(Raw records)
━━━━━━━━━━━━━━━━
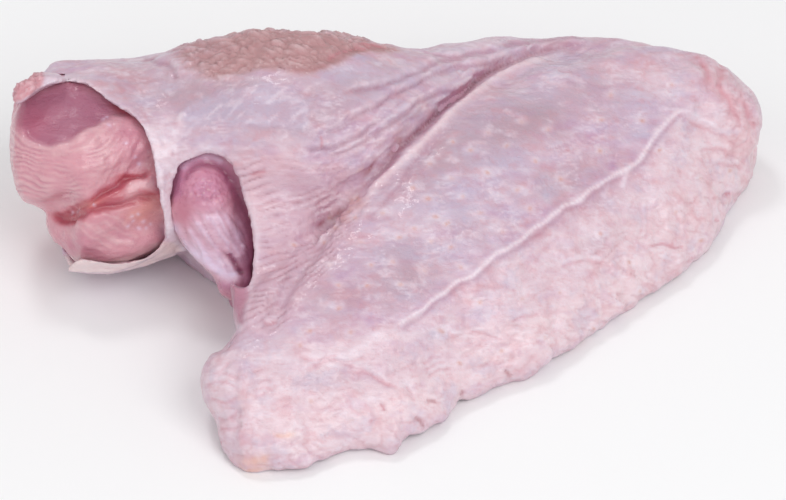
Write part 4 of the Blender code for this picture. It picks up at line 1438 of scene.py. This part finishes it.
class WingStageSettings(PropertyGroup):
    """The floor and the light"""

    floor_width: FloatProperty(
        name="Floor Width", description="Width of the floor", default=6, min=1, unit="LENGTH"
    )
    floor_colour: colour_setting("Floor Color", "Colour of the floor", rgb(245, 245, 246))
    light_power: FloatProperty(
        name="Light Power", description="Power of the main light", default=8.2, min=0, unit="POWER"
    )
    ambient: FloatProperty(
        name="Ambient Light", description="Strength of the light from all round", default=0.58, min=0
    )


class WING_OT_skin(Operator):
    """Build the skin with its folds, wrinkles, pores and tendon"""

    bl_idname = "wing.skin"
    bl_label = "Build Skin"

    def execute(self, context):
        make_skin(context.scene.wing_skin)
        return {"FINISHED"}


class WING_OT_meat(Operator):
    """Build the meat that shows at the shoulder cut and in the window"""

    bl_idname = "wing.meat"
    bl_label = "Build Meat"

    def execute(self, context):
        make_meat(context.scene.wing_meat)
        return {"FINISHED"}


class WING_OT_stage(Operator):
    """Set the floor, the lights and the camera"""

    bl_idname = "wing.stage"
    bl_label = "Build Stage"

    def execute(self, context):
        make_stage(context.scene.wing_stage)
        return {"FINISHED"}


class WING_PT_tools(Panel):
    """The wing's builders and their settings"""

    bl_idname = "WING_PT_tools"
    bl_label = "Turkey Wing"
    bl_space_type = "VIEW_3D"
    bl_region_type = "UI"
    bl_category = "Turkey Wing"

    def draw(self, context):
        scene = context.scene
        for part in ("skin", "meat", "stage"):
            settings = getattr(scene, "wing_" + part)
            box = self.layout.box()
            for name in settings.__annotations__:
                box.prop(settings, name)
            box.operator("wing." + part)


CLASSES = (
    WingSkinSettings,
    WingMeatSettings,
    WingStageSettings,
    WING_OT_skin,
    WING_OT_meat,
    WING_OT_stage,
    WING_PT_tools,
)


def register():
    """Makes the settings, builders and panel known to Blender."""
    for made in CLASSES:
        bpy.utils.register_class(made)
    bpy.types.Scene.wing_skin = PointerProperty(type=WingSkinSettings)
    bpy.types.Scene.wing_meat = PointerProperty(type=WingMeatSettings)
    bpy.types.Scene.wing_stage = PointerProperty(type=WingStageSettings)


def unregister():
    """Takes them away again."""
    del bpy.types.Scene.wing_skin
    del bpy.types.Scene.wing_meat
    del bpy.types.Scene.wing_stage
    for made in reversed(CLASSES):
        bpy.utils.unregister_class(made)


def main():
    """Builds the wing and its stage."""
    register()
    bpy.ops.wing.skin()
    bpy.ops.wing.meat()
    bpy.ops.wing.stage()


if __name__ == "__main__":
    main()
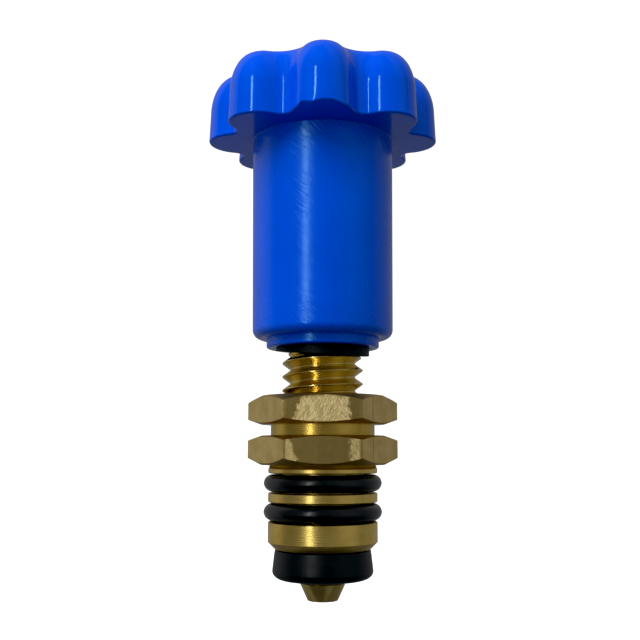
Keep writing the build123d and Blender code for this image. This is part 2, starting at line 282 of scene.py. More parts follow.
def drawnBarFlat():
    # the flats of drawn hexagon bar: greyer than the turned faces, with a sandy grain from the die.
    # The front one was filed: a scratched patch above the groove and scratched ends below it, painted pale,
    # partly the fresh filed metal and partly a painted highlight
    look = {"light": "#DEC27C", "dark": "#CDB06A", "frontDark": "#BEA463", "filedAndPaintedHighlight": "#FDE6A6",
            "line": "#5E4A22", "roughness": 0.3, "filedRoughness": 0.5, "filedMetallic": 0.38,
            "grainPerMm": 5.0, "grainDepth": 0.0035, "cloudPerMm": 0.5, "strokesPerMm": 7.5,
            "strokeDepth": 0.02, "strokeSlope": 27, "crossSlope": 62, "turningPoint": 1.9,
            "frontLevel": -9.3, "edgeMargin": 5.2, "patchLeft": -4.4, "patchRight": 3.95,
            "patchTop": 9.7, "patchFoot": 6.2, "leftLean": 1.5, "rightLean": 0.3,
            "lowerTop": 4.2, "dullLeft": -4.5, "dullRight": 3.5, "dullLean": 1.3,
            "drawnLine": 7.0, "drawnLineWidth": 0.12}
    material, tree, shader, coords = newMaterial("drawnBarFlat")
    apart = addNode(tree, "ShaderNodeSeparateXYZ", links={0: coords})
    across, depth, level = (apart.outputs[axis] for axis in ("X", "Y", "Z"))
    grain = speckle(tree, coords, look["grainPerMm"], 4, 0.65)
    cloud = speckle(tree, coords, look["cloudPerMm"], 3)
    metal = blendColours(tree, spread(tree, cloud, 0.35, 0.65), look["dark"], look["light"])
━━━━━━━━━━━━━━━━
:: Aim of the exercise ::
Write out the whole listing again, exactly as it stands.

:: Result of this task ::
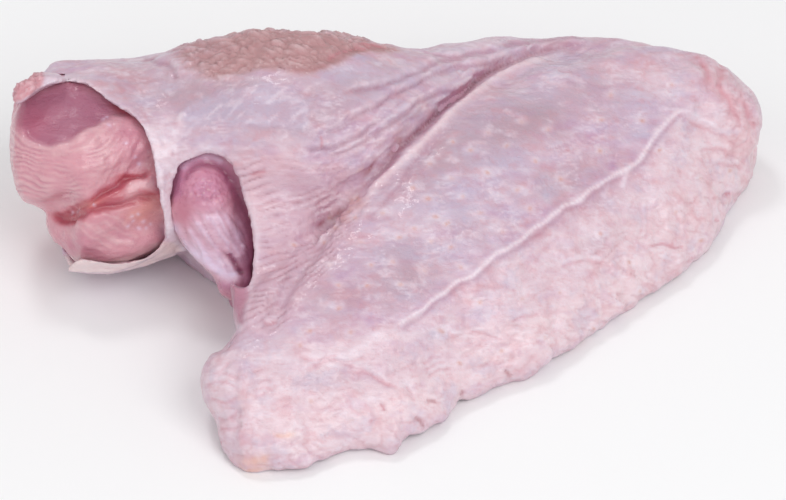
Write part 4 of the Blender code for this picture. It picks up at line 1438 of scene.py. This part finishes it.
class WingStageSettings(PropertyGroup):
    """The floor and the light"""

    floor_width: FloatProperty(
        name="Floor Width", description="Width of the floor", default=6, min=1, unit="LENGTH"
    )
    floor_colour: colour_setting("Floor Color", "Colour of the floor", rgb(245, 245, 246))
    light_power: FloatProperty(
        name="Light Power", description="Power of the main light", default=8.2, min=0, unit="POWER"
    )
    ambient: FloatProperty(
        name="Ambient Light", description="Strength of the light from all round", default=0.58, min=0
    )


class WING_OT_skin(Operator):
    """Build the skin with its folds, wrinkles, pores and tendon"""

    bl_idname = "wing.skin"
    bl_label = "Build Skin"

    def execute(self, context):
        make_skin(context.scene.wing_skin)
        return {"FINISHED"}


class WING_OT_meat(Operator):
    """Build the meat that shows at the shoulder cut and in the window"""

    bl_idname = "wing.meat"
    bl_label = "Build Meat"

    def execute(self, context):
        make_meat(context.scene.wing_meat)
        return {"FINISHED"}


class WING_OT_stage(Operator):
    """Set the floor, the lights and the camera"""

    bl_idname = "wing.stage"
    bl_label = "Build Stage"

    def execute(self, context):
        make_stage(context.scene.wing_stage)
        return {"FINISHED"}


class WING_PT_tools(Panel):
    """The wing's builders and their settings"""

    bl_idname = "WING_PT_tools"
    bl_label = "Turkey Wing"
    bl_space_type = "VIEW_3D"
    bl_region_type = "UI"
    bl_category = "Turkey Wing"

    def draw(self, context):
        scene = context.scene
        for part in ("skin", "meat", "stage"):
            settings = getattr(scene, "wing_" + part)
            box = self.layout.box()
            for name in settings.__annotations__:
                box.prop(settings, name)
            box.operator("wing." + part)


CLASSES = (
    WingSkinSettings,
    WingMeatSettings,
    WingStageSettings,
    WING_OT_skin,
    WING_OT_meat,
    WING_OT_stage,
    WING_PT_tools,
)


def register():
    """Makes the settings, builders and panel known to Blender."""
    for made in CLASSES:
        bpy.utils.register_class(made)
    bpy.types.Scene.wing_skin = PointerProperty(type=WingSkinSettings)
    bpy.types.Scene.wing_meat = PointerProperty(type=WingMeatSettings)
    bpy.types.Scene.wing_stage = PointerProperty(type=WingStageSettings)


def unregister():
    """Takes them away again."""
    del bpy.types.Scene.wing_skin
    del bpy.types.Scene.wing_meat
    del bpy.types.Scene.wing_stage
    for made in reversed(CLASSES):
        bpy.utils.unregister_class(made)


def main():
    """Builds the wing and its stage."""
    register()
    bpy.ops.wing.skin()
    bpy.ops.wing.meat()
    bpy.ops.wing.stage()


if __name__ == "__main__":
    main()
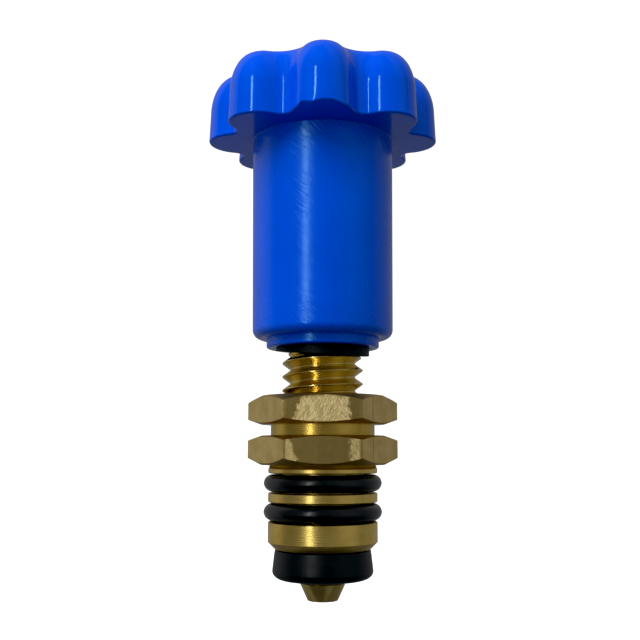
Keep writing the build123d and Blender code for this image. This is part 2, starting at line 282 of scene.py. More parts follow.
def drawnBarFlat():
    # the flats of drawn hexagon bar: greyer than the turned faces, with a sandy grain from the die.
    # The front one was filed: a scratched patch above the groove and scratched ends below it, painted pale,
    # partly the fresh filed metal and partly a painted highlight
    look = {"light": "#DEC27C", "dark": "#CDB06A", "frontDark": "#BEA463", "filedAndPaintedHighlight": "#FDE6A6",
            "line": "#5E4A22", "roughness": 0.3, "filedRoughness": 0.5, "filedMetallic": 0.38,
            "grainPerMm": 5.0, "grainDepth": 0.0035, "cloudPerMm": 0.5, "strokesPerMm": 7.5,
            "strokeDepth": 0.02, "strokeSlope": 27, "crossSlope": 62, "turningPoint": 1.9,
            "frontLevel": -9.3, "edgeMargin": 5.2, "patchLeft": -4.4, "patchRight": 3.95,
            "patchTop": 9.7, "patchFoot": 6.2, "leftLean": 1.5, "rightLean": 0.3,
            "lowerTop": 4.2, "dullLeft": -4.5, "dullRight": 3.5, "dullLean": 1.3,
            "drawnLine": 7.0, "drawnLineWidth": 0.12}
    material, tree, shader, coords = newMaterial("drawnBarFlat")
    apart = addNode(tree, "ShaderNodeSeparateXYZ", links={0: coords})
    across, depth, level = (apart.outputs[axis] for axis in ("X", "Y", "Z"))
    grain = speckle(tree, coords, look["grainPerMm"], 4, 0.65)
    cloud = speckle(tree, coords, look["cloudPerMm"], 3)
    metal = blendColours(tree, spread(tree, cloud, 0.35, 0.65), look["dark"], look["light"])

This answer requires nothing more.